Located in the south western edge of Lalitpur district, 14 km from Patan, at the base of the 2715 m high Mt. Phulchowki (Mountain of Flowers), the highest point on the Valley ridge, Godavari is a peaceful little village, surrounded by dense jungles going up the western ridge of the Mahabharat range. Godavari acquired its name from a repenting ascetic who went to a place of the same name in India to do penance for the crime of killing a cow, considered sacred by the Hindus. Upon returning to his native village here he established the temple complex of Panch Dhara or five taps, whose waters are supposed to flow down to the river Godavari in India. Known for its natural beauty the jungles here are home to at least 256 species of birds and 300 species of butterflies and moths. The Botanical Garden, founded by King Mahendra in 1962 is the only one of its kind in the country boasting an astonishing 4500 specimens of flowering and non flowering plants including more than 90 varieties of orchids.
The small town of Kritipur is on a hill, 5km southwest of Kathmandu. In the past there were 12 gates of the town. Parts of the old city wall still remain. The main industry in town is the Kritipur Cottage Industry Center and most of the residents are either weavers or farmers. There are some great views of Kathmandu and the mountains behind it. Kritipur is on two hills and the saddle between the hills. With its easily defendable hilltop location, when Prithivi Narayan Shah attacked the valley in 1768, Kritipur was the first place to be attacked. After a tough siege, the town was taken. The king being angry at the resistance ordered that all the male residents of the town have their lips and nose cut off, but those who could play wind instruments were spared. It is said that news of this punishment spread across the valley and resistant was weakened elsewhere across the valley. Tribhuvan University, the University of Nepal, has the best library in Nepal. And it is at the bottom of the hill that the town is on.
At the bottom of the hills, where they meet is the three-tiered Bagh Bhairab Temple, which is holy to both Buddhist and Hindus. The main deity of the temple is Bhairab, in the form of a tiger. There is a temple torana to the left of the entrance with Vishnu riding Garuda. Bhairab in the middle of Ganesh and Kumar is below them. The temple is covered with swords and shields that belong to the troop of Kritipur, who were defeated by the army of King Prithivi Narayan Shah. Sacrifices are made here on Tuesday and Saturday mornings.
The triple-roofed Uma Maheshwar Temple, or Hindu Kvat, is gotten by climbing the stone stairway by the saddle. On either side of the beginning of the stairway is a stone elephant with spikes on them. The main deity is the form of Shiva with Parvati leaning against him. From the temple there are good views of the surrounding area. The temple was originally built in 1673 and had four roofs. It was damaged in the earthquake of 1934 and was restored.
The Chilanchu Vihara is on top of the southern hill. It has a central stupa and four stupas around it. It has statues and bells.
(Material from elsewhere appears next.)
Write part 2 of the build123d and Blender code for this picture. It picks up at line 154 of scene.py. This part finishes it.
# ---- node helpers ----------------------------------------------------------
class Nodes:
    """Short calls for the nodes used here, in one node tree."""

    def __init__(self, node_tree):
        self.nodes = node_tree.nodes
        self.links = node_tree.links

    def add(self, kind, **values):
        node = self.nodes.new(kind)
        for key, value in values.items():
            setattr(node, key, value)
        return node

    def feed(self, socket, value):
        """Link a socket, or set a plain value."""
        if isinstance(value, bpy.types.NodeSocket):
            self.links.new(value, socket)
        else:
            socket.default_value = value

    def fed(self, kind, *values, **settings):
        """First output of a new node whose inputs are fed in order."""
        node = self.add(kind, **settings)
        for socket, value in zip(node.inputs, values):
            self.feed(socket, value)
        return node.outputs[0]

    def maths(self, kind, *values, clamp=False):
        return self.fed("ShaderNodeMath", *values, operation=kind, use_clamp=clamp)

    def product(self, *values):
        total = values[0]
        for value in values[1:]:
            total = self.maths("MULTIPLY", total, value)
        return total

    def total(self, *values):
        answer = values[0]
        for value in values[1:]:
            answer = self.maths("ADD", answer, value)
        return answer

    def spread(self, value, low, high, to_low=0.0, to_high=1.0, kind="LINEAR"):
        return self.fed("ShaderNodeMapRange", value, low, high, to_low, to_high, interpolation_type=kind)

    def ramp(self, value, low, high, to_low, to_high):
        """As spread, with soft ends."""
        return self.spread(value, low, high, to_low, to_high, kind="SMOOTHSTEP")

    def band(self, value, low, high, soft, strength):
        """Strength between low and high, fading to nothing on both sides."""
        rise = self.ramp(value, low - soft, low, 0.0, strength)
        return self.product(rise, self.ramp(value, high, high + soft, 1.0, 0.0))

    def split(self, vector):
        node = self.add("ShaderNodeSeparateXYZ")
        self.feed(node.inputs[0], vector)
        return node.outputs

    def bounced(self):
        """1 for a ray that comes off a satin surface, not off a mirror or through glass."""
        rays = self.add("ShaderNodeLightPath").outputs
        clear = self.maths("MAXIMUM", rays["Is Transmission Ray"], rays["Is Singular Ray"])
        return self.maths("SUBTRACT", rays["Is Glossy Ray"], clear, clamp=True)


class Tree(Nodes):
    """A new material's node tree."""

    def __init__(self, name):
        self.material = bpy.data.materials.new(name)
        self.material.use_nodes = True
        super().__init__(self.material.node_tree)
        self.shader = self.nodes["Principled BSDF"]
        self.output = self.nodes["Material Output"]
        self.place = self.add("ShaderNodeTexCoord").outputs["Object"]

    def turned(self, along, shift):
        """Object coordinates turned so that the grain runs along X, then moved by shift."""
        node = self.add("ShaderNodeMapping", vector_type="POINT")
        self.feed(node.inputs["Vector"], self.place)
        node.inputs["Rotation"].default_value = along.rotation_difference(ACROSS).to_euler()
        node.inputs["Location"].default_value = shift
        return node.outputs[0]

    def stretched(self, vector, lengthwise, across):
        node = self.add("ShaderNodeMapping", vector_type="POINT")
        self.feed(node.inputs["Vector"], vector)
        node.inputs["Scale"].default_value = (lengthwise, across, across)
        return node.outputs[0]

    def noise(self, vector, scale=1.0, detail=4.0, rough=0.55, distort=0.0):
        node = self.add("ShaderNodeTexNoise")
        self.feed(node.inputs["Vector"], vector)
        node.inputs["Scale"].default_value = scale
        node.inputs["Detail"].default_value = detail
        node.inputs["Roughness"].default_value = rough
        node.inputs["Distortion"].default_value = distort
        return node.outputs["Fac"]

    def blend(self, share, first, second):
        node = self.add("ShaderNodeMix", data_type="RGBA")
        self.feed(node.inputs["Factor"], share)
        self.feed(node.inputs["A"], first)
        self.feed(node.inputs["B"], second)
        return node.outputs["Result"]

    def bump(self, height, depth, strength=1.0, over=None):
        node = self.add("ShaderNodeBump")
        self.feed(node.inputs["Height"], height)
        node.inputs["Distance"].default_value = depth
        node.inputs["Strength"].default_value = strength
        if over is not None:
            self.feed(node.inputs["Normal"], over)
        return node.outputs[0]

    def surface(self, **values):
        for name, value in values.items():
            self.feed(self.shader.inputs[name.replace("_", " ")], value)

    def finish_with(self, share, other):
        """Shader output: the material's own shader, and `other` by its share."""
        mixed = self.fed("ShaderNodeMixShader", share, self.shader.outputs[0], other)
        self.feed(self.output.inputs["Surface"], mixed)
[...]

Dakshinkali is a tantric goddess worshiped by Hindus all over the world. She is equally venerated by the Buddhist and other Nepalese. The Kali cut developed after worship of fertility cult all over the world. Because of the tantric influence, she is represented with a skeleton without flesh and blood, very symbolic. She represents the eternal time and lives next to the cremation ground. Near Dakshinkali one can visit ancient Pharping, it is believed that the Padhmasambhava, the founder of Lamaistic School of Buddhism in Tibet meditated here in the caves. In the cave you can see handprint, footprint, headprint and other parts of the body. Every day many Buddhist pilgrimage visit here. Many Buddhist monasteries are built around here.
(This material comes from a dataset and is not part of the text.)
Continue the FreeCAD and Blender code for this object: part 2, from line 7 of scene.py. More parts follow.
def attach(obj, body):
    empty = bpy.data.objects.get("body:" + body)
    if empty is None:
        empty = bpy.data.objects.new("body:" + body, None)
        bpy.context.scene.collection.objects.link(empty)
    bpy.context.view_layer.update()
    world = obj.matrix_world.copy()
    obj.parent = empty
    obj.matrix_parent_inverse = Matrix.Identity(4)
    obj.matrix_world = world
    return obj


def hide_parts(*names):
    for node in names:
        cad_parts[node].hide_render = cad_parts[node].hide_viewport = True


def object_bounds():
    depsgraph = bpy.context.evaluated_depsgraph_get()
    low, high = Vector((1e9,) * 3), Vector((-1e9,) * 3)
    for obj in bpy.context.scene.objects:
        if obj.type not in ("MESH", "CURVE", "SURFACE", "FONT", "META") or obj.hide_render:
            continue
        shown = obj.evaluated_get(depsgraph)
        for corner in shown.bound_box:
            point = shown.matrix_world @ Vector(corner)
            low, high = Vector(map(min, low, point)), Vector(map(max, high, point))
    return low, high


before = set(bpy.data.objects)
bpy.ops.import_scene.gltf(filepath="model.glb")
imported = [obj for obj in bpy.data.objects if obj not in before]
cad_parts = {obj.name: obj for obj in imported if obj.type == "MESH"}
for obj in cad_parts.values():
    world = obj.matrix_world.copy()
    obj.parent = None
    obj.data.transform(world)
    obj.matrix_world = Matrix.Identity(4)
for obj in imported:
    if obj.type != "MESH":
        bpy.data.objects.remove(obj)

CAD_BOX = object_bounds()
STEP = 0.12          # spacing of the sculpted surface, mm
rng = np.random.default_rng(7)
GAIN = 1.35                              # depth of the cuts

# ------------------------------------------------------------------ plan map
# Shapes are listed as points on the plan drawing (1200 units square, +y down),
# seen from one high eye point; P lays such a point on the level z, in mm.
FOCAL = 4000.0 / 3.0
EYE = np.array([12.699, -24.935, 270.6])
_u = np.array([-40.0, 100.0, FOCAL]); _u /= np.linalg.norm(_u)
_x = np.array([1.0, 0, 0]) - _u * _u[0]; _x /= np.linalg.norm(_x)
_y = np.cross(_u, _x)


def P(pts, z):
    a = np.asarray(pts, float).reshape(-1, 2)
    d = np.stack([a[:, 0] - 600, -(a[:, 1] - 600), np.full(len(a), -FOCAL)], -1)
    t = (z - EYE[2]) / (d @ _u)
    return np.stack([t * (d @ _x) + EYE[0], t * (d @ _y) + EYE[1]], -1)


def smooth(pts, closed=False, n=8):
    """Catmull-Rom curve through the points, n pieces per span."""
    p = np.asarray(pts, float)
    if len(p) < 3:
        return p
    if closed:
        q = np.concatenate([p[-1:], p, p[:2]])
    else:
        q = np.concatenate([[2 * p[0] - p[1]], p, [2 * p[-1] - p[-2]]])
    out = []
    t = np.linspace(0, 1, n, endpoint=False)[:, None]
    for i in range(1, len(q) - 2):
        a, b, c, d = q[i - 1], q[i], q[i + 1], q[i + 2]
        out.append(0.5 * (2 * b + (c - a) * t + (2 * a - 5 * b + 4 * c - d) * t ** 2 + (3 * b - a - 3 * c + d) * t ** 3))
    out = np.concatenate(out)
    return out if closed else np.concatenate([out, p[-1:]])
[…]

Situated just southeast of Chobar village in Nepal, where the Bagmati River cuts through a section of the Chobar hill, the picturesque Chobar Gorge is spanned by a narrow suspension bridge, which was imported from a manufacturer in Aberdeen in Scotland in 1903. The bridge was transported to Nepal in pieces across the mountains via India and then put together at the Chobar Gorge. This was seen as a huge technical accomplishment at the time and visitors agree that the view of the Chobar Gorge and surroundings from this historic suspension bridge is breath-taking. Chobar village is located on a high ridge overlooking the Chobar Gorge and can only be accessed on foot. The rocky cliffs of Chobar Gorge are riddled with caves which are popular as meditation retreats. It is believed by many that an underground passage runs from one of these caves to the Adinath Lokeshwar Temple in the village of Chobar. No one seems to know where this secret passage begins, however, which adds to the mysterious myths and legends surrounding Chobar Gorge.
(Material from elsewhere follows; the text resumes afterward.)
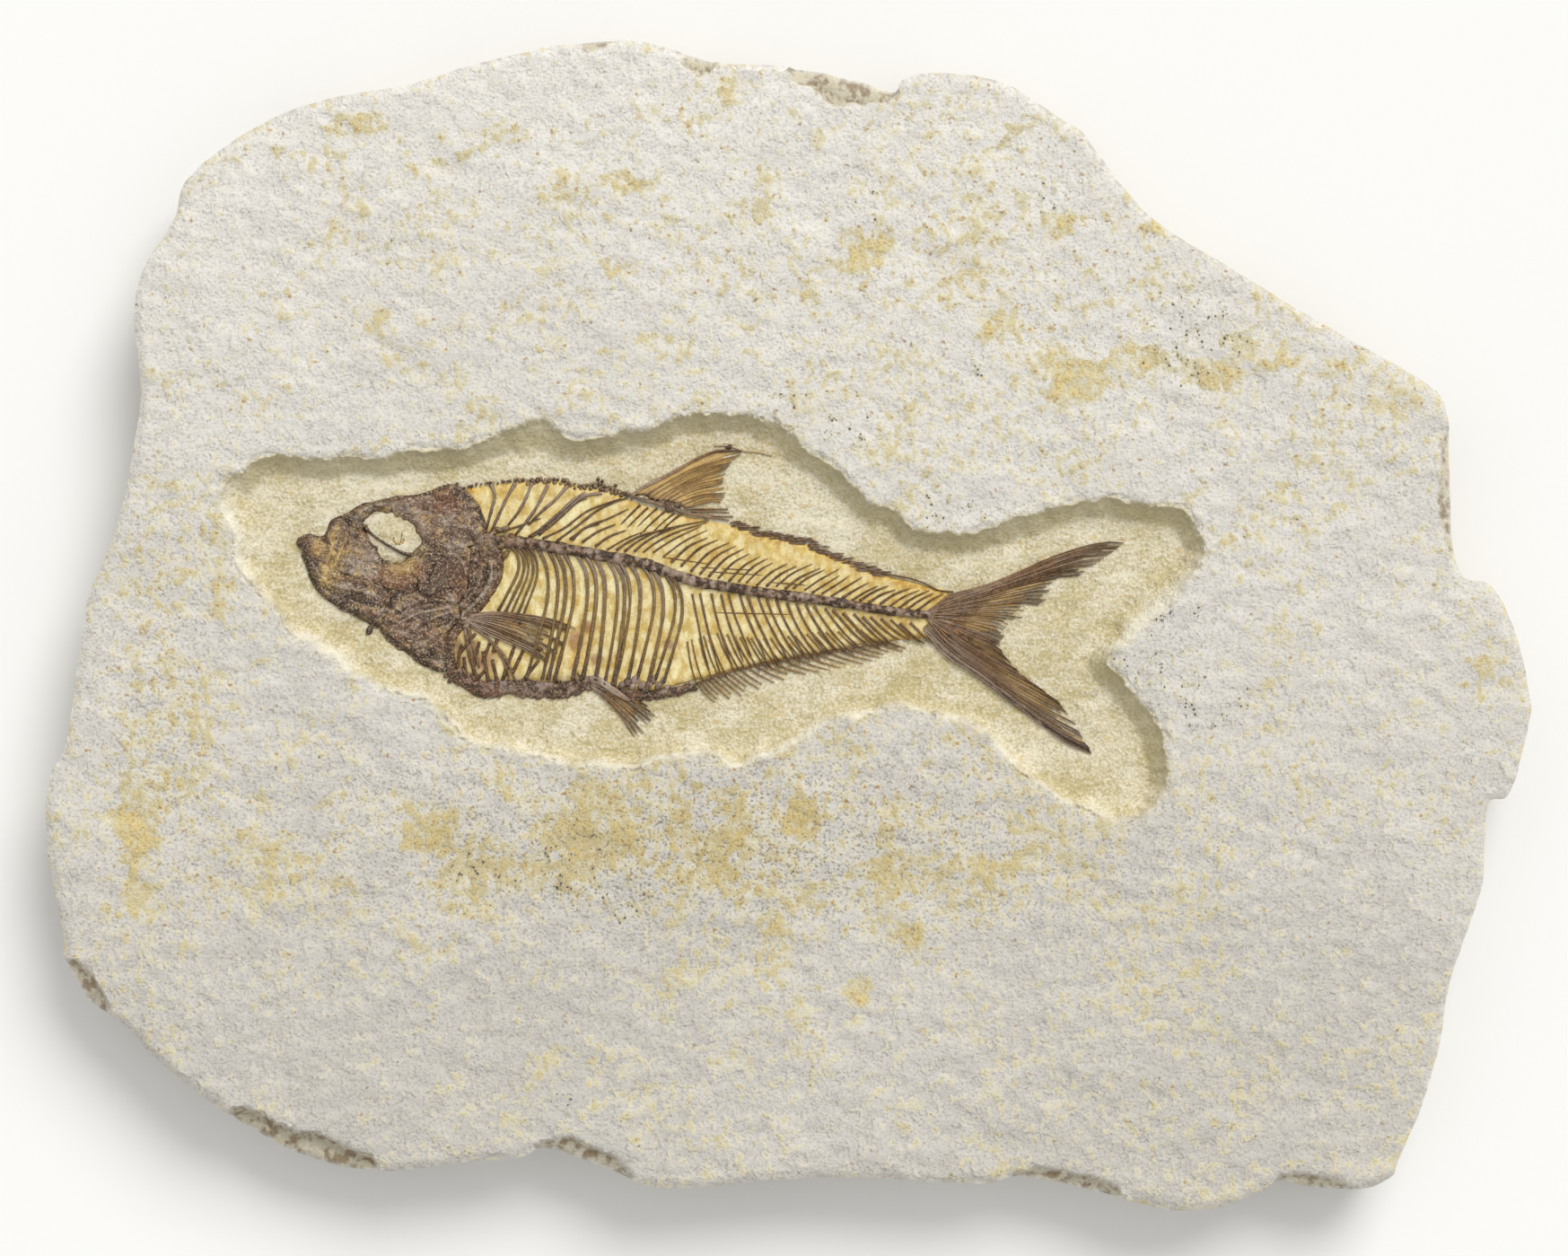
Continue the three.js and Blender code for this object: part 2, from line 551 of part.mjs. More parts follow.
// The backbone with every spine and rib grown on it, as one comb.
function makeBackbone() {
  const upperSide = neuralSpines().flatMap((bone) => {
    const { left, right } = boneSides(bone);
    return [...left, ...right.reverse()];
  });
  const lowerSide = ribsAndHaemalSpines().flatMap((bone) => {
    const { left, right } = boneSides(bone);
    return [...right, ...left.reverse()];
  });
  const front = [[-47, 13.2], [-47, 14.8]];
  const back = [[21.6, 2.6], [21.8, 1.9], [21.6, 1.2]];
  const loop = [...front, ...upperSide, ...back, ...lowerSide.reverse()].reverse();
  const heightOf = (x, y) => {
    const away = Math.abs(y - heightAt(SPINE_LINE, x));
    return FILM_TOP + mix(0.85, 0.45, smoothstep(0.5, 3, away));
  };
  return reliefPlate([loop], 0, FILM_TOP, heightOf);
}

// Bones of the head are crushed flat, with rounded lumps and lower edges.
function headBone(loops, spacing, most, lumpSize) {
  const edge = loops.map((loop) => smoothLine(loop, 1.5, true));
  const heightOf = (x, y) => {
    const fromEdge = smoothstep(0, 1.6, nearest(edge.flat(), x, y));
    return FLOOR + mix(0.55, most, fromEdge) + 0.35 * (noise(x, y, lumpSize) - 0.5);
  };
  return reliefPlate(edge, spacing, FLOOR, heightOf);
}

const fossil = new THREE.Group();

function add(name, geometry, color, roughness) {
  const material = new THREE.MeshStandardMaterial({ color, roughness, metalness: 0 });
  const mesh = new THREE.Mesh(geometry, material);
  mesh.name = name;
  fossil.add(mesh);
}

add("slab", makeSlab(), 0xd8d4ca, 0.9);
add("fish_body", reliefPlate([smoothLine(FILM_OUTLINE, 2.2, true)], 0, FLOOR, () => FILM_TOP), 0xbda668, 0.75);
add("skull", headBone([SKULL_OUTLINE, EYE_SOCKET], 2.2, 1.5, 3.2), 0x816c5c, 0.5);
add("lower_jaw", headBone([LOWER_JAW_OUTLINE], 1.9, 1.3, 2.6), 0x745d4e, 0.5);
add("throat", headBone([THROAT_OUTLINE], 2.1, 1.1, 2.8), 0x6f5a55, 0.5);
add("gill_cover", headBone([GILL_COVER_OUTLINE], 1.9, 1.45, 4.2), 0x695346, 0.45);
add("shoulder_girdle", headBone([SHOULDER_OUTLINE], 2.0, 1.2, 2.4), 0x74605a, 0.5);
add("backbone", makeBackbone(), 0x90785c, 0.5);
add("back_scutes", scuteRow(BACK_LINE, 20, 0.8, 1.5, 1), 0x5e4a38, 0.5);
add("front_belly_scutes", scuteRow(FRONT_KEEL_LINE, 10, 0.8, 1.3, -1), 0x5a4a40, 0.5);
add("rear_belly_scutes", scuteRow(REAR_KEEL_LINE, 5, 0.7, 1.2, -1), 0x5a4a40, 0.5);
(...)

Geological studies have shown that the Kathmandu Valley was previously a huge lake that drained southward through the Chobar Gorge, opening up the valley. Buddhist legend asserts that the lake, which was known as Nag Hirat, contained magical snake-like beings that were guarding the treasure lying at the bottom of the lake. Bodhisattva Manjushri sliced through the circle of mountains with a single stroke of his Sword of Wisdom, thereby draining the lake and creating Kathmandu Valley. Countless snakes were said to have been washed out with the departing waters, but the king of the snakes, is believed o have remained behind at the request of Manjushri and now resides in the Taudha Lake. The Hindu belief, however, is that Krishna created the Chobar Gorge by throwing a thunderbolt that split the mountain.
The banks of the Bagmati River on the south side of Chobar Gorge have been paved with steps down to the river. These are used for ritual cleansing and cremations in the Bagmati River as well as for the laundering of clothes, and serves as a daily gathering place for the local people.
Visitors will discover that Nepal is a country of great beauty, where legend at times blends with fact, and festivals and celebrations take place throughout the year-which all adds to the appeal of this popular tourist destination.